Projects / Hotel Indigo Manchester – Victoria Station
Hotel Indigo Manchester embraces a fusion of two very different types of building – the historic existing Grade II listed building connected at each level to the new build 14 storey extension. The interior design sought to connect these two buildings by neither being traditional nor contemporary and there is a seamless flow between them.
The refurbishment and extension has seen the launch of multiple new public spaces – lobby, reception, flexible lounge spaces, 187 guestrooms and Mamucium cafe, restaurant and bar.
Drawing inspiration from Manchester’s Victorian and Industrial past the Hotel is indigenous to the local area so guests are well aware that they are staying at the gateway to the Northern Quarter.
The entrance reception is a stunning open atrium space filled with natural light. Bespoke lighting highlights the restored Victorian brickwork and architectural details within the atrium to create an impact for guests upon arrival.
The reception lobby features a flexible lounge space which can be used by guests for relaxing or by business users for meetings. The materials used throughout the public areas run throughout the hotel such as timber floors, aged leathers, and industrial style feature lighting and tiled finishes.
The themes to each guestroom type reference elements of Manchester’s past.
The Press Rooms refer back to Manchester’s literacy and printing days and one of the first newspapers, The Guardian, being printed close to the hotel site. These rooms have details such as typewriter keys for the room numbers, artwork featuring graphic text reminiscent of a printing press and bespoke lamps designed with old books and leathers reflects the materials used in traditional bookbinding methods.

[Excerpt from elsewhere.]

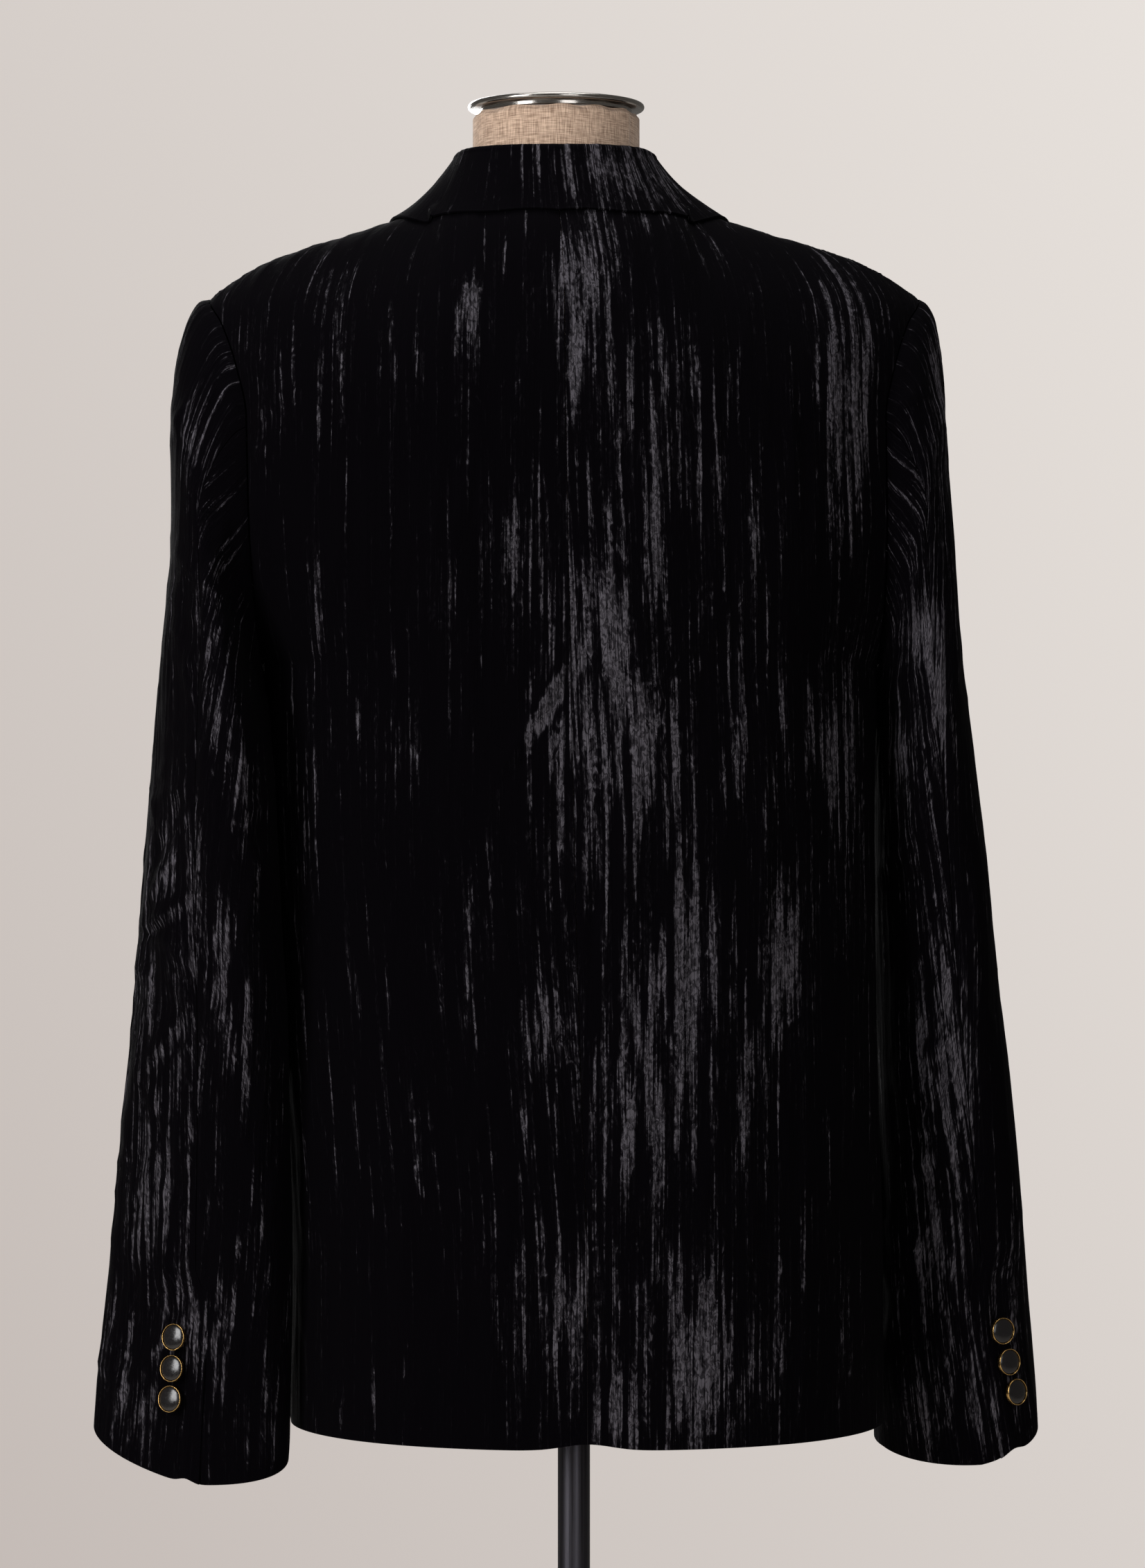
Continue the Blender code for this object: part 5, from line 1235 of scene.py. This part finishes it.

The Arkwright room was named after Richard Arkwright who opened the first cotton mill in Manchester in 1783. The design reflects the textile industry, rich cottons and timbers which were typical of the materials used in this process.
The Tea House room celebrates the local areas numerous tea merchants which populated the city’s streets. The references here are bold with feature wall tiles in the guest bathrooms which are reminiscent of China teacups and rattan features to the casegoods which resemble the material of the tea chests.
Mamucium Restaurant, operated by award winning Chef Andrew Green, sits within the new tower section of the building and seeks to combine the traditional materials of the old building and fusing it with the modern architecture of the interior. The restaurant’s centrepiece is a stunning, feature curved bar with beautiful fluted leather and brass concave uprights to its frontage, a solid stone top bar and an open theatre kitchen in the heart of the space.